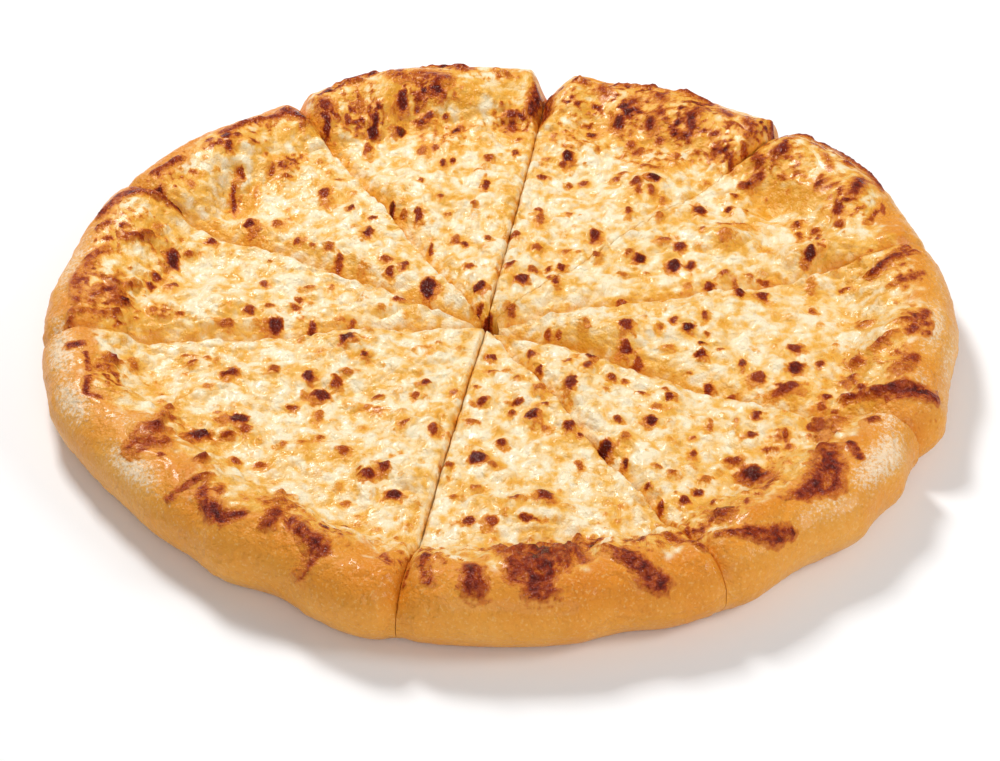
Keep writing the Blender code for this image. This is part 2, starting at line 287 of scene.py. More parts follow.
# %% Blisters of the front left
FRONT_LEFT_BLISTERS = (
    (-106.5, -11.3, 3.6, 2.2, 0.55), (-87.5, -13.8, 3.2, 4.0, 0.95), (-72.8, -16, 2.0, 3.4, 0.80),
    (-58.8, -22.5, 3.6, 3.4, 1.0), (-52, -31.5, 2.2, 2.8, 0.90), (-98, -3.5, 2.4, 3.0, 0.70),
    (-80, -2, 2.8, 2.4, 0.60), (-90.6, -1.5, 1.8, 1.6, 0.55), (-124.4, -6, 2.2, 1.8, 0.60),
    (-135, -5, 2.6, 2.6, 0.50), (-102, -44.8, 3.4, 3.6, 0.85), (-85.3, -42.8, 2.4, 2.6, 0.60),
    (-72, -45.6, 2.4, 3.8, 0.95), (-61.3, -49, 2.4, 4.2, 0.70), (-66.9, -56.3, 4.2, 3.0, 0.90),
    (-57.3, -43.4, 2.4, 2.2, 0.50), (-76.9, -64, 2.6, 2.6, 0.70), (-66.3, -69.8, 2.2, 4.0, 0.50),
    (-45.4, -57.8, 2.8, 1.4, 0.65), (-27.9, -49.4, 2.2, 1.6, 0.85), (-31.3, -54.6, 2.0, 2.0, 0.60),
    (-17.8, -53, 2.6, 2.6, 0.50), (-6.5, -60.6, 3.0, 2.6, 0.80), (-2.9, -41.5, 2.4, 1.8, 0.65),
    (-3.5, -32, 2.0, 2.8, 0.80), (-9.6, -50.6, 1.2, 1.4, 0.60), (-96.3, -71.5, 4.4, 4.2, 1.0),
    (-92.5, -77.5, 2.6, 3.8, 0.60), (-97.8, -81, 1.8, 2.6, 0.60), (-109, -81.3, 3.6, 3.8, 1.0),
    (-104, -66.6, 1.6, 1.6, 0.55), (-116.3, -37.9, 2.6, 1.8, 0.65), (-119.6, -33.8, 2.2, 1.6, 0.55),
    (-111.6, -33.8, 1.8, 1.4, 0.55), (-109.4, -51.5, 2.0, 2.0, 0.45), (-122.3, -66, 2.4, 3.4, 0.60),
    (-122.9, -75.4, 3.2, 2.4, 0.60), (-122.5, -89.4, 1.6, 2.0, 0.75), (-106.9, -95, 2.2, 3.0, 0.75),
    (-94.6, -96, 2.4, 2.4, 0.60), (-85.3, -96.9, 2.6, 2.2, 0.60), (-35, -72.9, 2.2, 2.8, 0.60),
    (-24.4, -75.9, 2.2, 3.8, 0.70), (-56.6, -89, 2.8, 2.8, 0.62), (-65, -81.3, 2.2, 2.2, 0.60),
    (-71.3, -84.4, 2.0, 1.8, 0.50), (-78, -85.6, 2.4, 2.0, 0.50), (-46.9, -101.9, 3.4, 2.8, 0.85),
    (-41.5, -97.5, 3.0, 3.0, 0.80), (-50, -98.8, 1.4, 1.2, 0.60), (-37.5, -113.1, 3.4, 2.2, 0.95),
    (-53.8, -117.5, 3.2, 1.2, 0.50), (-8.1, -92.5, 3.4, 3.2, 1.0), (-18.1, -95.6, 2.6, 2.0, 0.60),
    (-8.1, -108.1, 3.0, 2.2, 0.50), (-15.9, -113.1, 2.8, 1.6, 0.45), (-2.9, -96.9, 3.0, 2.6, 0.50),
    (0.5, -83.8, 2.4, 2.4, 0.80), (-10, -71.9, 3.0, 1.8, 0.50), (-10.6, -126.3, 2.6, 2.8, 0.80),
    (-2.5, -126.9, 2.6, 3.6, 0.70), (-53.8, -129.1, 1.6, 0.9, 0.80), (-45.3, -65.3, 3.6, 2.8, 0.42),
    (-48.8, -63.5, 2.4, 1.8, 0.42), (-57.5, -13, 1.8, 2.6, 0.60), (-76.9, -8, 1.4, 1.4, 0.55),
    (-8.6, -4.4, 2.0, 2.6, 0.75), (-5.0, -9.5, 2.2, 2.8, 0.80), (-51.9, -134.8, 1.8, 1.6, 0.5),
    (-46.9, -1.9, 2.0, 2.0, 0.40), (-28.8, -26, 3.4, 1.8, 0.35), (-62.0, -9.6, 2.4, 2.0, 0.45),
)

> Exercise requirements
Give an exact copy of all the data shown above.

> Result
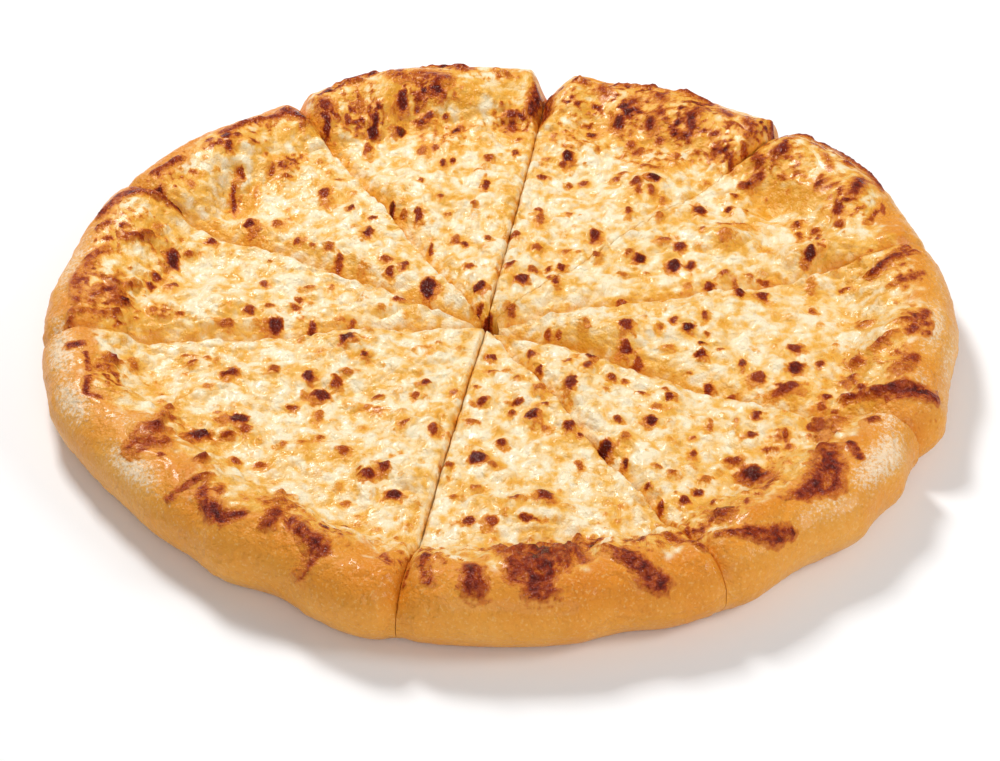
Keep writing the Blender code for this image. This is part 2, starting at line 287 of scene.py. More parts follow.
# %% Blisters of the front left
FRONT_LEFT_BLISTERS = (
    (-106.5, -11.3, 3.6, 2.2, 0.55), (-87.5, -13.8, 3.2, 4.0, 0.95), (-72.8, -16, 2.0, 3.4, 0.80),
    (-58.8, -22.5, 3.6, 3.4, 1.0), (-52, -31.5, 2.2, 2.8, 0.90), (-98, -3.5, 2.4, 3.0, 0.70),
    (-80, -2, 2.8, 2.4, 0.60), (-90.6, -1.5, 1.8, 1.6, 0.55), (-124.4, -6, 2.2, 1.8, 0.60),
    (-135, -5, 2.6, 2.6, 0.50), (-102, -44.8, 3.4, 3.6, 0.85), (-85.3, -42.8, 2.4, 2.6, 0.60),
    (-72, -45.6, 2.4, 3.8, 0.95), (-61.3, -49, 2.4, 4.2, 0.70), (-66.9, -56.3, 4.2, 3.0, 0.90),
    (-57.3, -43.4, 2.4, 2.2, 0.50), (-76.9, -64, 2.6, 2.6, 0.70), (-66.3, -69.8, 2.2, 4.0, 0.50),
    (-45.4, -57.8, 2.8, 1.4, 0.65), (-27.9, -49.4, 2.2, 1.6, 0.85), (-31.3, -54.6, 2.0, 2.0, 0.60),
    (-17.8, -53, 2.6, 2.6, 0.50), (-6.5, -60.6, 3.0, 2.6, 0.80), (-2.9, -41.5, 2.4, 1.8, 0.65),
    (-3.5, -32, 2.0, 2.8, 0.80), (-9.6, -50.6, 1.2, 1.4, 0.60), (-96.3, -71.5, 4.4, 4.2, 1.0),
    (-92.5, -77.5, 2.6, 3.8, 0.60), (-97.8, -81, 1.8, 2.6, 0.60), (-109, -81.3, 3.6, 3.8, 1.0),
    (-104, -66.6, 1.6, 1.6, 0.55), (-116.3, -37.9, 2.6, 1.8, 0.65), (-119.6, -33.8, 2.2, 1.6, 0.55),
    (-111.6, -33.8, 1.8, 1.4, 0.55), (-109.4, -51.5, 2.0, 2.0, 0.45), (-122.3, -66, 2.4, 3.4, 0.60),
    (-122.9, -75.4, 3.2, 2.4, 0.60), (-122.5, -89.4, 1.6, 2.0, 0.75), (-106.9, -95, 2.2, 3.0, 0.75),
    (-94.6, -96, 2.4, 2.4, 0.60), (-85.3, -96.9, 2.6, 2.2, 0.60), (-35, -72.9, 2.2, 2.8, 0.60),
    (-24.4, -75.9, 2.2, 3.8, 0.70), (-56.6, -89, 2.8, 2.8, 0.62), (-65, -81.3, 2.2, 2.2, 0.60),
    (-71.3, -84.4, 2.0, 1.8, 0.50), (-78, -85.6, 2.4, 2.0, 0.50), (-46.9, -101.9, 3.4, 2.8, 0.85),
    (-41.5, -97.5, 3.0, 3.0, 0.80), (-50, -98.8, 1.4, 1.2, 0.60), (-37.5, -113.1, 3.4, 2.2, 0.95),
    (-53.8, -117.5, 3.2, 1.2, 0.50), (-8.1, -92.5, 3.4, 3.2, 1.0), (-18.1, -95.6, 2.6, 2.0, 0.60),
    (-8.1, -108.1, 3.0, 2.2, 0.50), (-15.9, -113.1, 2.8, 1.6, 0.45), (-2.9, -96.9, 3.0, 2.6, 0.50),
    (0.5, -83.8, 2.4, 2.4, 0.80), (-10, -71.9, 3.0, 1.8, 0.50), (-10.6, -126.3, 2.6, 2.8, 0.80),
    (-2.5, -126.9, 2.6, 3.6, 0.70), (-53.8, -129.1, 1.6, 0.9, 0.80), (-45.3, -65.3, 3.6, 2.8, 0.42),
    (-48.8, -63.5, 2.4, 1.8, 0.42), (-57.5, -13, 1.8, 2.6, 0.60), (-76.9, -8, 1.4, 1.4, 0.55),
    (-8.6, -4.4, 2.0, 2.6, 0.75), (-5.0, -9.5, 2.2, 2.8, 0.80), (-51.9, -134.8, 1.8, 1.6, 0.5),
    (-46.9, -1.9, 2.0, 2.0, 0.40), (-28.8, -26, 3.4, 1.8, 0.35), (-62.0, -9.6, 2.4, 2.0, 0.45),
)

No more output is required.